Saya pernah mendengar nepotisme terjadi di kalangan pemerintahan, di kalangan perusahaan swasta, tapi di media massa? Sesuatu yang baru saya dengar. Mungkin memang praktek nepotisme terjadi di media hiburan seperti industry film Bollywood yang beritanya sedang booming, tetapi stasiun tv? Itu Namanya bunuh diri. Bagaimana bisa mereka tanpa malu memberitakan kasus korupsi di kalangan pemerintahan kalau internal mereka melakukan nepotisme?
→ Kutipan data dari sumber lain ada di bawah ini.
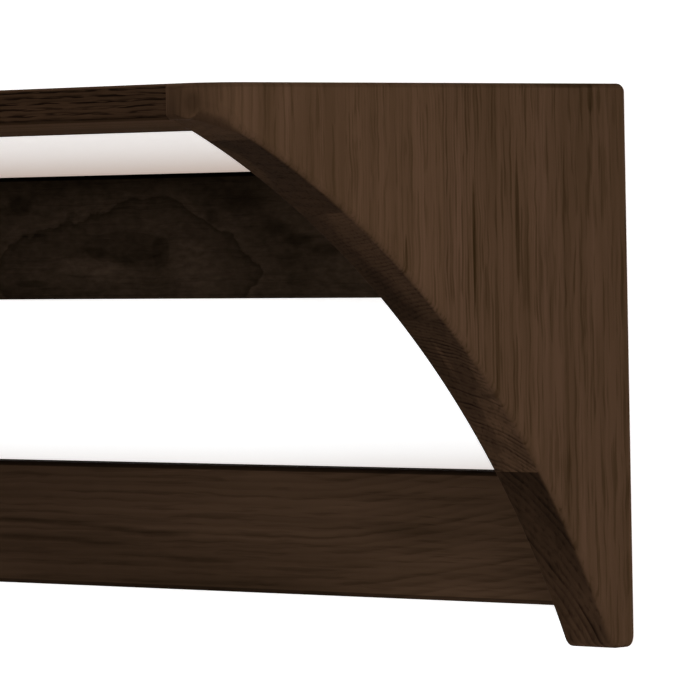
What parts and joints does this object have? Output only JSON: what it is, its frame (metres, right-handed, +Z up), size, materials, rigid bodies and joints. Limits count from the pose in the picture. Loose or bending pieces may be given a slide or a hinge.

Tidak ada hukum tertulis dan mengikat yang melarang perilaku nepotisme, karena memang itulah wujud nyata dari budaya (kata teman saya). Jika anggota keluarga/kerabat yang direkomendasikan mampu memberi perubahan yang baik dan dapat memajukan stasiun tv maka tidak ada salahnya, toh mempermudah kerja HRD dalam menyeleksi calon pegawai. Tetapi sama saja, tidak ada perubahan dari stasiun tv tersebut. Bukan rahasia umum lagi di kota kami jika stasiun tv tersebut merupakan gudangnya nepotisme, dan bukan rahasia umum lagi bahwa program-program yang dihadirkan stasiun tv tersebut tidak memiliki nilai kreativitas yang mampu bersaing dengan stasiun tv lainnya. Saya heran, katanya pernah ada pemecatan besar-besaran oleh jajaran direksi stasiun tv tersebut guna mencari talenta atau pegawai baru yang dapat merubah wajah stasiun tv tersebut menjadi lebih baik. Hanya saja itu ilusi, bukannya melakukan penyegaran malah justru mereka sedang menduplikasi kinerja buruk mereka melalui Tindakan nepotisme. 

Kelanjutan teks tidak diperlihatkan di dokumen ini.